What is needed →
Everything in the listing below from the line containing "Keep writing the Blender" through the line containing "tape_outer + tape_inner[::-1], PAPER)" should be repeated exactly; leave out every other line.

Data supplied →
** BEGIN **
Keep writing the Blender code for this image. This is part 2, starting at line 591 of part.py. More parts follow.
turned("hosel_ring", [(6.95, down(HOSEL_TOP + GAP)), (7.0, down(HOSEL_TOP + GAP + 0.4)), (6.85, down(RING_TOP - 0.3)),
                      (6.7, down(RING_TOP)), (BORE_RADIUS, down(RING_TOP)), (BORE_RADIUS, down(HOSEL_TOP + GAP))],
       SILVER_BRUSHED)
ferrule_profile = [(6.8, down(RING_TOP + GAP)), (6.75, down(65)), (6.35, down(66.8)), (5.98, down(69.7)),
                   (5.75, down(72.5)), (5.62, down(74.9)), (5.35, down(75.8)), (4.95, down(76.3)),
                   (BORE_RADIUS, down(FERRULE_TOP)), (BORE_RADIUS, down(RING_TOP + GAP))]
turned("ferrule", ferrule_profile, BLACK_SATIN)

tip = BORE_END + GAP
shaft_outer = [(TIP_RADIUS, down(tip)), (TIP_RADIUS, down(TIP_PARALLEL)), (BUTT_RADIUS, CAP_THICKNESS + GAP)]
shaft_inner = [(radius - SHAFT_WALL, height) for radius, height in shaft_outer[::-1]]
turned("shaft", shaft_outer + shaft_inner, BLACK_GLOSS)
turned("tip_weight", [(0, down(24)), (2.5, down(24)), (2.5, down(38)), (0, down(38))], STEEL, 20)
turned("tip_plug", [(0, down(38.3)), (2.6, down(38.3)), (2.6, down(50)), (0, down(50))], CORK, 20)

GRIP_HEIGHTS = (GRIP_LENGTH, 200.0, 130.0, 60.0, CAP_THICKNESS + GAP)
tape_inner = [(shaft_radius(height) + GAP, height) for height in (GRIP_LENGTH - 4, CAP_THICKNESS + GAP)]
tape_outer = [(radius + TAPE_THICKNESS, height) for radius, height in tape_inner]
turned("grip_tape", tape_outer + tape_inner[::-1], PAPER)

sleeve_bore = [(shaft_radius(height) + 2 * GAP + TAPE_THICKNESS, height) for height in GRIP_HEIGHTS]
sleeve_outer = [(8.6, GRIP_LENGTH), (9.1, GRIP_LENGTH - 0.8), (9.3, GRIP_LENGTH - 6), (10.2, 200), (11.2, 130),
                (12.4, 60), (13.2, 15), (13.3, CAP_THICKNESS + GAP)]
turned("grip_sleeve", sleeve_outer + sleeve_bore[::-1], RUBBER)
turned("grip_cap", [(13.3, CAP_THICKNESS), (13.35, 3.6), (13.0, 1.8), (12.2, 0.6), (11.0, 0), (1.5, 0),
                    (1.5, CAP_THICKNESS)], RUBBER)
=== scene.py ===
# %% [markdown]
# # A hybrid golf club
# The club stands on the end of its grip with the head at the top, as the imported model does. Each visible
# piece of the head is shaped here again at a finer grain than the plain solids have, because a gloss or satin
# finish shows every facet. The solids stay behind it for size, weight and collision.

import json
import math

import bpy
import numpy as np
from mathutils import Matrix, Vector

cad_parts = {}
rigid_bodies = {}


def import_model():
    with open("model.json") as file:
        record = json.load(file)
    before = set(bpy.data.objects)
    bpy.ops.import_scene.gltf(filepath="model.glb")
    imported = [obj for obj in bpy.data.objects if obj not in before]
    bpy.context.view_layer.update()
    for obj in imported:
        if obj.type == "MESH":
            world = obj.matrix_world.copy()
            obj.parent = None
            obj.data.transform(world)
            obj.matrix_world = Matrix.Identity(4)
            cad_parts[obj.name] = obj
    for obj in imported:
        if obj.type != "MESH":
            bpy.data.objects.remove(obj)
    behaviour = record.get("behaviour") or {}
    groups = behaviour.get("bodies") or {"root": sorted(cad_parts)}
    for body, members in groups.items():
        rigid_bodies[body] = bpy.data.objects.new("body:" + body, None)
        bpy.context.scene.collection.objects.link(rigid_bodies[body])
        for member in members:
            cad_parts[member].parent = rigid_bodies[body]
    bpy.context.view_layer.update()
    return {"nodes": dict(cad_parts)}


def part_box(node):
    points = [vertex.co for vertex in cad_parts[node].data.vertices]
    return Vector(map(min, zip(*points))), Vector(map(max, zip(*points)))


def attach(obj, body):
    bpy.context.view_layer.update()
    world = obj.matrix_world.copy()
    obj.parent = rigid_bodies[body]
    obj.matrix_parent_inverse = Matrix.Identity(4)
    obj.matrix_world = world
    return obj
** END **
** BEGIN **
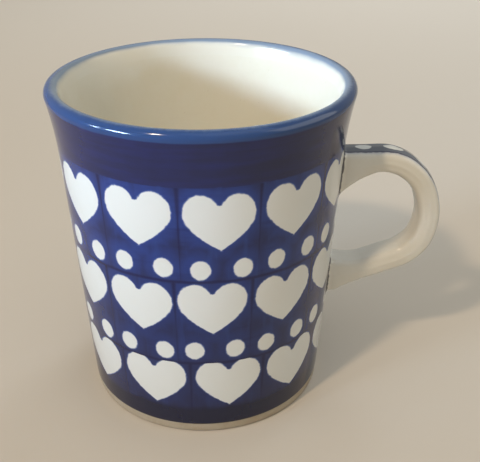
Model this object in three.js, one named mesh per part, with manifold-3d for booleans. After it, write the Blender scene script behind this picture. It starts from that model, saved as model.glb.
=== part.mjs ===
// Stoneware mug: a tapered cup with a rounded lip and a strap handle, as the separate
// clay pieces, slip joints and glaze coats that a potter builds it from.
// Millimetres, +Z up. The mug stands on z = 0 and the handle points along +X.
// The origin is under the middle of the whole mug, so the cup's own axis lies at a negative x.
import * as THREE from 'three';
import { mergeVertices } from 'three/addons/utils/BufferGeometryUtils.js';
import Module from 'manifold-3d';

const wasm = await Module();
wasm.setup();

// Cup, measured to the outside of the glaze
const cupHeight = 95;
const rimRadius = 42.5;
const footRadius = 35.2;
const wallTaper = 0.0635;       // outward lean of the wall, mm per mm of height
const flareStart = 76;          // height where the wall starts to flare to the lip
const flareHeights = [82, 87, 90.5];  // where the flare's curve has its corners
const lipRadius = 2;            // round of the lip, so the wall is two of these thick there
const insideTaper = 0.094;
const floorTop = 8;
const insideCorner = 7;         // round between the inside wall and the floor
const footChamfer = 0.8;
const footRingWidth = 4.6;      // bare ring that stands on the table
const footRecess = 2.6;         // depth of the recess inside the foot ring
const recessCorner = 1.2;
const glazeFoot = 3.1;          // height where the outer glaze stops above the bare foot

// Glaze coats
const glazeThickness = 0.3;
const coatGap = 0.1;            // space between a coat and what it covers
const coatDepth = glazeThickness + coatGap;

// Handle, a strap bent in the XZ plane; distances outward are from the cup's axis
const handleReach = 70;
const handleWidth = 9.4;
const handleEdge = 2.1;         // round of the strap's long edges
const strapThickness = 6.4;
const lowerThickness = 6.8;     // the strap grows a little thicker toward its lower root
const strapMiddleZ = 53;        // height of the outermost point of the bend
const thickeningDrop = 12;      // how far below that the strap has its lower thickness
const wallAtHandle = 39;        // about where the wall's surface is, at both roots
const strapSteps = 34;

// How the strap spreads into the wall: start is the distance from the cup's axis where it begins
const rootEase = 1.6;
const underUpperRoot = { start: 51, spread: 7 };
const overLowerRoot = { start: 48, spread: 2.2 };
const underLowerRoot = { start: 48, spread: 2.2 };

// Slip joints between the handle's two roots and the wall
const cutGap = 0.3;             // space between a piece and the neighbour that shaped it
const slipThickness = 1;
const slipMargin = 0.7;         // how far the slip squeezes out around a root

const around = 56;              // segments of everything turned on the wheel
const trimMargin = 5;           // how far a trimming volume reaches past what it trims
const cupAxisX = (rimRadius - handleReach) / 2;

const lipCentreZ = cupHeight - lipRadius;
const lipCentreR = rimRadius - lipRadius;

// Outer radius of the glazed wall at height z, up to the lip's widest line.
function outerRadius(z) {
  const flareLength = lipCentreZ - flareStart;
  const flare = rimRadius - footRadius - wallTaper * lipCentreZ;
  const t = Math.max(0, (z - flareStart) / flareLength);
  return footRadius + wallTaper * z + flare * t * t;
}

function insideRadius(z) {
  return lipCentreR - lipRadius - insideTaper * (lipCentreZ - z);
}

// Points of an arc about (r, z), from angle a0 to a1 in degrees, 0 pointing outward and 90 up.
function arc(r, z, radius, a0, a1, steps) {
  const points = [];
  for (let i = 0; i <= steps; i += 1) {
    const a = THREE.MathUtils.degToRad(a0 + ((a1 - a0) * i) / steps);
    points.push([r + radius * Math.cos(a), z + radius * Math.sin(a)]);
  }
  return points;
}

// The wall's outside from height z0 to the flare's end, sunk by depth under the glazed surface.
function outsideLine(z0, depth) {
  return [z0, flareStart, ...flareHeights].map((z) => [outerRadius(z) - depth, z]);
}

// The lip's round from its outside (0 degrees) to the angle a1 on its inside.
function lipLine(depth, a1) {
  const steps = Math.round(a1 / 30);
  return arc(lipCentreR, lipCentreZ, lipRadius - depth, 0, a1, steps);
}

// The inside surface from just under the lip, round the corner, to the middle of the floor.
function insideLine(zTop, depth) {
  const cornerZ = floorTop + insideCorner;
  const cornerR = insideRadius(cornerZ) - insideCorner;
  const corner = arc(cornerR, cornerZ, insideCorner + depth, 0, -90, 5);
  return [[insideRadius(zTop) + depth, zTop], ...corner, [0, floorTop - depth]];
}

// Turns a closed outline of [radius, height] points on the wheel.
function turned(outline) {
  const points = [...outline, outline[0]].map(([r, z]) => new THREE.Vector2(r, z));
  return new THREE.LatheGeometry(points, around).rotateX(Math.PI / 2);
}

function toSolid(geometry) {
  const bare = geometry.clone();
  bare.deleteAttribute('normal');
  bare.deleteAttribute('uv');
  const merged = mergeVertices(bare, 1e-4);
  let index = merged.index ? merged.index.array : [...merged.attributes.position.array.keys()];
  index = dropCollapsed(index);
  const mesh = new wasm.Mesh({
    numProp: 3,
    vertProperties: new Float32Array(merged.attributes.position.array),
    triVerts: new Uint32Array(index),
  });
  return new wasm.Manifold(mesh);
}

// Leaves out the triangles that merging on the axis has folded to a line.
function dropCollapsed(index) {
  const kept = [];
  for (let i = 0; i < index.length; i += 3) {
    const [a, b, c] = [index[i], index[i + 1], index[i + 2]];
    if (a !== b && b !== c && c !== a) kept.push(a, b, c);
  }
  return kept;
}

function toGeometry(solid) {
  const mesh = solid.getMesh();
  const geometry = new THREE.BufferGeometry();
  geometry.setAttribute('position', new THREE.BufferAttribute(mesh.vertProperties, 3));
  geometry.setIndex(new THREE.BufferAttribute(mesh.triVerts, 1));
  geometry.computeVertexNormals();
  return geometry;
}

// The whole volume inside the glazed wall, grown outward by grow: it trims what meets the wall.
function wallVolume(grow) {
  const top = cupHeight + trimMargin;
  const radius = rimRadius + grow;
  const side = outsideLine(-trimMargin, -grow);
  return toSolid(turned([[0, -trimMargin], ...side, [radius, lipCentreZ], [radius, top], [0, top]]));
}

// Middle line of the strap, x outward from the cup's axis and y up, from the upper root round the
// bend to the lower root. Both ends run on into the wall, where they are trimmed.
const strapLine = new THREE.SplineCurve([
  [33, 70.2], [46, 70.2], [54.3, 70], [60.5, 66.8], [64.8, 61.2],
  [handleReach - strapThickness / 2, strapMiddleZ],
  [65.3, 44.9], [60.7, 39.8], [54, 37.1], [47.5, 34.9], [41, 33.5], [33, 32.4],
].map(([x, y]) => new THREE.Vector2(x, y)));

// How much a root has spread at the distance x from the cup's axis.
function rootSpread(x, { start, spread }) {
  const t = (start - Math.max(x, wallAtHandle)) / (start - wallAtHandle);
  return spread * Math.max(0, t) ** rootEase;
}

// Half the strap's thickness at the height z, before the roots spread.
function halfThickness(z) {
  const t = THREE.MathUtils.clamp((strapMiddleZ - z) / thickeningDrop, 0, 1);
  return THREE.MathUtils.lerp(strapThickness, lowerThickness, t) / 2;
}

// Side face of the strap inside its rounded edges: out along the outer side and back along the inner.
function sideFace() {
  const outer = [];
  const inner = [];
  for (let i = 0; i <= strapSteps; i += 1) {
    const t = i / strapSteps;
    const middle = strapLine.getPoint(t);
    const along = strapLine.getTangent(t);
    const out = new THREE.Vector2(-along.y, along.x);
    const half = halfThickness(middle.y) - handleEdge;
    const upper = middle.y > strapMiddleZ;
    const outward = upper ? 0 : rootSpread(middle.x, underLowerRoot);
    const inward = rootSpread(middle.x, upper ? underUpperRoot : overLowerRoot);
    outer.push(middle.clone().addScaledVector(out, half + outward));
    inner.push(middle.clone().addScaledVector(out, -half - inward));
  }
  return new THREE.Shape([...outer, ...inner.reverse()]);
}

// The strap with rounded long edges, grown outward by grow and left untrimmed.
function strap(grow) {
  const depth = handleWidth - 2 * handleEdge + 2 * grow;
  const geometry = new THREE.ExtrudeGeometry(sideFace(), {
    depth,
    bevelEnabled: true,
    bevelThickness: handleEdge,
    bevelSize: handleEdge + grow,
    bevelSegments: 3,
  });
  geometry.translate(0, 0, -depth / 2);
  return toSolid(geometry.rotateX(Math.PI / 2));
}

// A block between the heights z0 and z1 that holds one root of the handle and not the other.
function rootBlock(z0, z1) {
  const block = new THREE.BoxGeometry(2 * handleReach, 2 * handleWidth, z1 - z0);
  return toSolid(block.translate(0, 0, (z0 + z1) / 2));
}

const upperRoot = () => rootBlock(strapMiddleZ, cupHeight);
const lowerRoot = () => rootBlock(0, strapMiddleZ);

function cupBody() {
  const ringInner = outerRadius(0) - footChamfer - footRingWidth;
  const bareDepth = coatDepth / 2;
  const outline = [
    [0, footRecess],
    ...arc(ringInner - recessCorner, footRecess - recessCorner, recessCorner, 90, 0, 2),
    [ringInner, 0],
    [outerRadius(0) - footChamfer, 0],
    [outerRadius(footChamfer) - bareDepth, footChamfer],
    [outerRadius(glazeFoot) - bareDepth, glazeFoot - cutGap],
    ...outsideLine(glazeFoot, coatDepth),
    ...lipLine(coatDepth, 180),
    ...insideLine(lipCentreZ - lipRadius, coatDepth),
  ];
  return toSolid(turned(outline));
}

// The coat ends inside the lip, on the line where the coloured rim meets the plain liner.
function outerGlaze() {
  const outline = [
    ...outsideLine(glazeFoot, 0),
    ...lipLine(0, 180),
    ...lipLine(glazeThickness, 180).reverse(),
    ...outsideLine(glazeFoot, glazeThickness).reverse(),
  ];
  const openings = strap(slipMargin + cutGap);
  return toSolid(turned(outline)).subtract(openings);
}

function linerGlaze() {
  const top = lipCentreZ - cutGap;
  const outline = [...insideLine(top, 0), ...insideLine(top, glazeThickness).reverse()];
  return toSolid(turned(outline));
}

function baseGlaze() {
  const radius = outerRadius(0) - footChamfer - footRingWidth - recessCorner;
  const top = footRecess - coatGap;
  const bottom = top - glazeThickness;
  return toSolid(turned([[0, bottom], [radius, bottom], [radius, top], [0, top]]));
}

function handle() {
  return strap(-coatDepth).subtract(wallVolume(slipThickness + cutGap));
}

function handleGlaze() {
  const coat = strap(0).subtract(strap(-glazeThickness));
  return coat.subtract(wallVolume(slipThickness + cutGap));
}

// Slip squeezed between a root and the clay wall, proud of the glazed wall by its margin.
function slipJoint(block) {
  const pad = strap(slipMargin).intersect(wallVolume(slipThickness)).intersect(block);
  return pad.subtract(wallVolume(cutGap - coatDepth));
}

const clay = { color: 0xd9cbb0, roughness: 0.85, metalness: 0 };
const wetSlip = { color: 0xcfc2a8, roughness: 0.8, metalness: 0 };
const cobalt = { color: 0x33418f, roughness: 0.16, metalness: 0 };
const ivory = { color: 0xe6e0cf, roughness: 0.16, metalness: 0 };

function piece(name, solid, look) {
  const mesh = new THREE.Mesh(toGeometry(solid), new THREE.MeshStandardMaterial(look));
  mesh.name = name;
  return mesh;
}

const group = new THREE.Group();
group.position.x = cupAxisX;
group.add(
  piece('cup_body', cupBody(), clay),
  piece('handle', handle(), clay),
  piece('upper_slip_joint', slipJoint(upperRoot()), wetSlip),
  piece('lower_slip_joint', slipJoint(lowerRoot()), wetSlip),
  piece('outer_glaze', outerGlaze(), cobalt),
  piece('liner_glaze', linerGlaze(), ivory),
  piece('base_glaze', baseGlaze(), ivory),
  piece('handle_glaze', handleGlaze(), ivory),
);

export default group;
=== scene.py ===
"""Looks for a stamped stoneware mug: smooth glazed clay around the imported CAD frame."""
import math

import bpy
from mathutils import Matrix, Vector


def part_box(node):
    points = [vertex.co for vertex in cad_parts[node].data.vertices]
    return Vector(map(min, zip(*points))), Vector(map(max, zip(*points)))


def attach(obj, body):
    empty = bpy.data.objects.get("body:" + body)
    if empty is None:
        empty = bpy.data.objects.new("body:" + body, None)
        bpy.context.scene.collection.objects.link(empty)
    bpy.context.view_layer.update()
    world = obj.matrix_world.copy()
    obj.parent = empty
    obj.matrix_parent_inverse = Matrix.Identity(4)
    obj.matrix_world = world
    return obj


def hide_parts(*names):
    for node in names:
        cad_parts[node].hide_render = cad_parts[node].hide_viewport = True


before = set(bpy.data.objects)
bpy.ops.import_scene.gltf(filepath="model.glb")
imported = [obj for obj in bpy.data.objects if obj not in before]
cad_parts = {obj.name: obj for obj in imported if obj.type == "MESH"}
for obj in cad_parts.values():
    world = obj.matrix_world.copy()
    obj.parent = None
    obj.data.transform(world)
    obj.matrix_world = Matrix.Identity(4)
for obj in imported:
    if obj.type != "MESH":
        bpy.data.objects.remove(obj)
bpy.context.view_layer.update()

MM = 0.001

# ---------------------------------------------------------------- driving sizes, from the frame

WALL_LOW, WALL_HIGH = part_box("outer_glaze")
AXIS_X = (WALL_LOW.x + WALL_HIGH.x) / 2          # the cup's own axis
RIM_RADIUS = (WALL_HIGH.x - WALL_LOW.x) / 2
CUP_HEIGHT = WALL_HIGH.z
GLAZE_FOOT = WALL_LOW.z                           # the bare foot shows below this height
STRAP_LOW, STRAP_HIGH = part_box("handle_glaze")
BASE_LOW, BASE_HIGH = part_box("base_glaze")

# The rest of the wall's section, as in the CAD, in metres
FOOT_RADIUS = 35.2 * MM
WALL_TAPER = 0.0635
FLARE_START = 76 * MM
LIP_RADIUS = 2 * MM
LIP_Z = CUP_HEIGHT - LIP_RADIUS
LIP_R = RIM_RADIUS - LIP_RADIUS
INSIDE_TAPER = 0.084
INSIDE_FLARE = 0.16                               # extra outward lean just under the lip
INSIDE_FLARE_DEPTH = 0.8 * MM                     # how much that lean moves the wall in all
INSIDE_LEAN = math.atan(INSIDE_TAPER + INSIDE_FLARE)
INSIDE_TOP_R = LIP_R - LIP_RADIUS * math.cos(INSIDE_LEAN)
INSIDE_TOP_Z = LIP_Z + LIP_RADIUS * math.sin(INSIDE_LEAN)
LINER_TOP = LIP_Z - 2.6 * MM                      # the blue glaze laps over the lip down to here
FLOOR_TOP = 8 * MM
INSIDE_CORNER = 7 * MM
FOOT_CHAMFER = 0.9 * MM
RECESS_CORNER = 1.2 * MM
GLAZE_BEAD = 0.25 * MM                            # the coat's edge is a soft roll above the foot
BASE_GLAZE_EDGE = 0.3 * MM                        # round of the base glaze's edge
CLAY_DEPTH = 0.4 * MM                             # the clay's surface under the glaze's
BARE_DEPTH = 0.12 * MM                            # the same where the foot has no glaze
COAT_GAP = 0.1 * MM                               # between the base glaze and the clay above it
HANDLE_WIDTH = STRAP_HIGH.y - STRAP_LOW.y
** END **
** BEGIN **
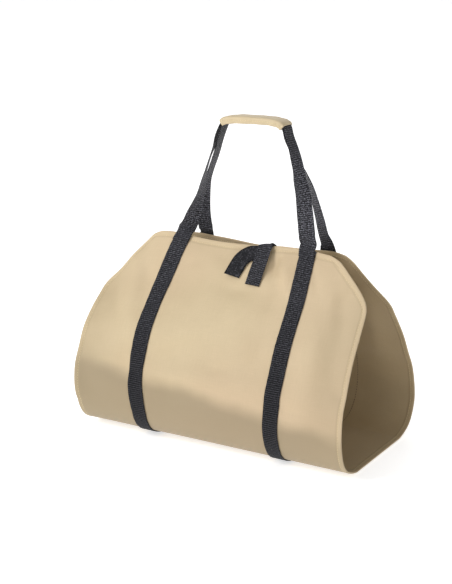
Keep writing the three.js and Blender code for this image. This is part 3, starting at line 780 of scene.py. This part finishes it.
** END **
Result of this task →
Keep writing the Blender code for this image. This is part 2, starting at line 591 of part.py. More parts follow.
turned("hosel_ring", [(6.95, down(HOSEL_TOP + GAP)), (7.0, down(HOSEL_TOP + GAP + 0.4)), (6.85, down(RING_TOP - 0.3)),
                      (6.7, down(RING_TOP)), (BORE_RADIUS, down(RING_TOP)), (BORE_RADIUS, down(HOSEL_TOP + GAP))],
       SILVER_BRUSHED)
ferrule_profile = [(6.8, down(RING_TOP + GAP)), (6.75, down(65)), (6.35, down(66.8)), (5.98, down(69.7)),
                   (5.75, down(72.5)), (5.62, down(74.9)), (5.35, down(75.8)), (4.95, down(76.3)),
                   (BORE_RADIUS, down(FERRULE_TOP)), (BORE_RADIUS, down(RING_TOP + GAP))]
turned("ferrule", ferrule_profile, BLACK_SATIN)

tip = BORE_END + GAP
shaft_outer = [(TIP_RADIUS, down(tip)), (TIP_RADIUS, down(TIP_PARALLEL)), (BUTT_RADIUS, CAP_THICKNESS + GAP)]
shaft_inner = [(radius - SHAFT_WALL, height) for radius, height in shaft_outer[::-1]]
turned("shaft", shaft_outer + shaft_inner, BLACK_GLOSS)
turned("tip_weight", [(0, down(24)), (2.5, down(24)), (2.5, down(38)), (0, down(38))], STEEL, 20)
turned("tip_plug", [(0, down(38.3)), (2.6, down(38.3)), (2.6, down(50)), (0, down(50))], CORK, 20)

GRIP_HEIGHTS = (GRIP_LENGTH, 200.0, 130.0, 60.0, CAP_THICKNESS + GAP)
tape_inner = [(shaft_radius(height) + GAP, height) for height in (GRIP_LENGTH - 4, CAP_THICKNESS + GAP)]
tape_outer = [(radius + TAPE_THICKNESS, height) for radius, height in tape_inner]
turned("grip_tape", tape_outer + tape_inner[::-1], PAPER)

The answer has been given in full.